317 素顔

矢崎若菜は担架の上に横たわり、全身が痛み、骨が折れているようだった。

痛みで気を失いそうになりながら、目を開けて矢崎美緒を見た。

矢崎美緒は非常に不満そうな表情で、理解できないという様子で「お兄ちゃん、どうしてそんな態度をとるの?わざとじゃないって言ったでしょう。信じてくれないの?許してよ、もう怒らないで!」

彼女は苛立った表情で、早く解決したがっていた。

矢崎若菜は苦痛に目を閉じ、医療スタッフに向かって言った。「病院に連れて行ってください。体中が痛いんです。」

医療スタッフはすぐに担架を持ち上げ、アーチェリー場の外へ向かった。

救急車は場外の入り口で待機していた。

この時、矢崎若菜はようやく矢崎美緒の心がいかに薄情であるか、そして次男と四男が徐々に矢崎美緒から距離を置いていった理由を理解した。

次男と四男は、彼よりもずっと賢かった。

彼らは早くから矢崎美緒の本性を見抜いていた。だから離れることを選んだのだ。

矢崎若菜は自分が本当に愚かだったと感じた。一方的に矢崎美緒のために尽くしたのに、最後には彼女に躊躇なく見捨てられた。これが天からの罰なのだろうか?

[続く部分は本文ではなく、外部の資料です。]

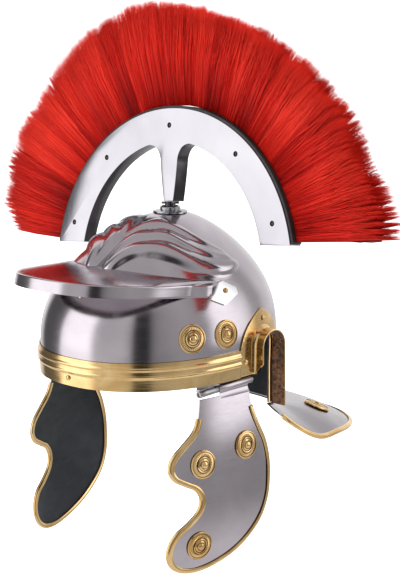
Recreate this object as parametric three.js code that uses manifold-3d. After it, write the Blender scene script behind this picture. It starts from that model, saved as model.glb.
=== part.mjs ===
// Legionary helmet with hinged cheek guards and a crest that stands across the head.
// Millimetres, +Z up. The face looks along -Y and +X is the wearer's left.
// The origin is the centre of the brow line, where the helmet sits on a head.

import * as THREE from 'three';
import { mergeVertices } from 'three/addons/utils/BufferGeometryUtils.js';
import Module from 'manifold-3d';

const wasm = await Module();
wasm.setup();

const gap = 0.3; // left between pieces that touch

// Bowl, outer faces
const bowlHalfWidth = 99.2;
const bowlFront = 123.3;
const bowlBack = 104;
const bowlHeight = 142.3;
const bowlWall = 1.6;
const crownSetBack = 9.5;
const sectionPower = 2.2;
const heightPower = 1.373;
const shoulderFullness = 0.172;
const setBackPower = 2.67;
const frontRimHeight = 1.5;
const napeDropAtEar = 34;
const napeDropAtBack = 50;
const bowlSegments = 36;
const bowlRings = 9;
const liningSegments = 28;
const liningRings = 7;

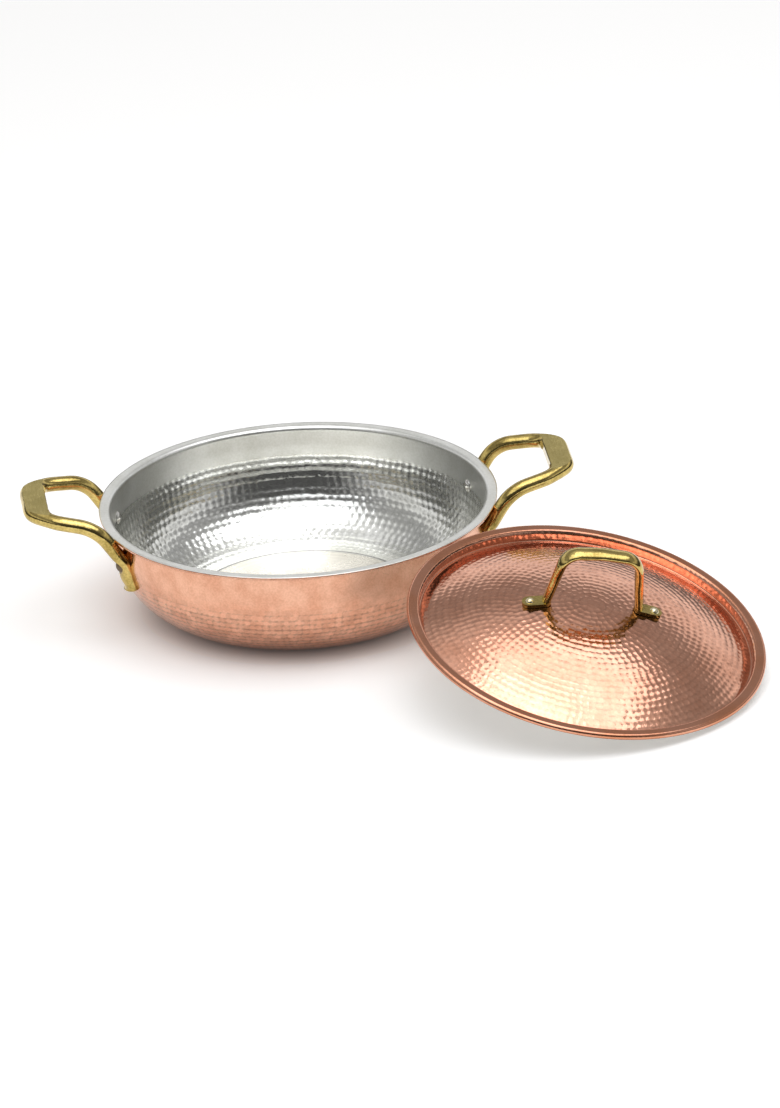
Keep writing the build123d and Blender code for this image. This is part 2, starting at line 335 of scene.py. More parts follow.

目が曇って、誰が本当に一番近しい人なのかが分からなかった自分への罰なのだ!

十数年間愛情を注いできた妹は、危険な時には彼を見捨て、盾にすることができる人間だった。

矢崎若菜は自分自身も憎らしかった。なぜ今になって、やっと矢崎美緒の本性が分かったのか?

すべては遅すぎた。

矢崎美緒のために、矢崎粟を苦しめることを多くしてきた。今では弟の矢崎政氏も徐々に彼から離れていった。周りの人々は彼のことを馬鹿だと思っている。

矢崎若菜は担架の上で、思わず想像した。もし先ほど彼と一緒に馬に乗っていたのが矢崎粟だったら、彼女はどうしただろうか?

彼は確信していた。矢崎粟は決して矢崎美緒のように、彼を盾にはしなかっただろう。

むしろ、共に進退を共にし、一緒に解決策を考えただろう。

担架が救急車に運び込まれ、矢崎若菜が安全に車内に収容されると、矢崎政氏も慌てて車に飛び乗った。

「私は家族です。一緒に行かせてください。」矢崎政氏は焦って言った。

医療スタッフは同意した。病院での支払いや、その他家族が必要な手続きがあるからだ。

家族がいれば、物事がより円滑に進むだろう。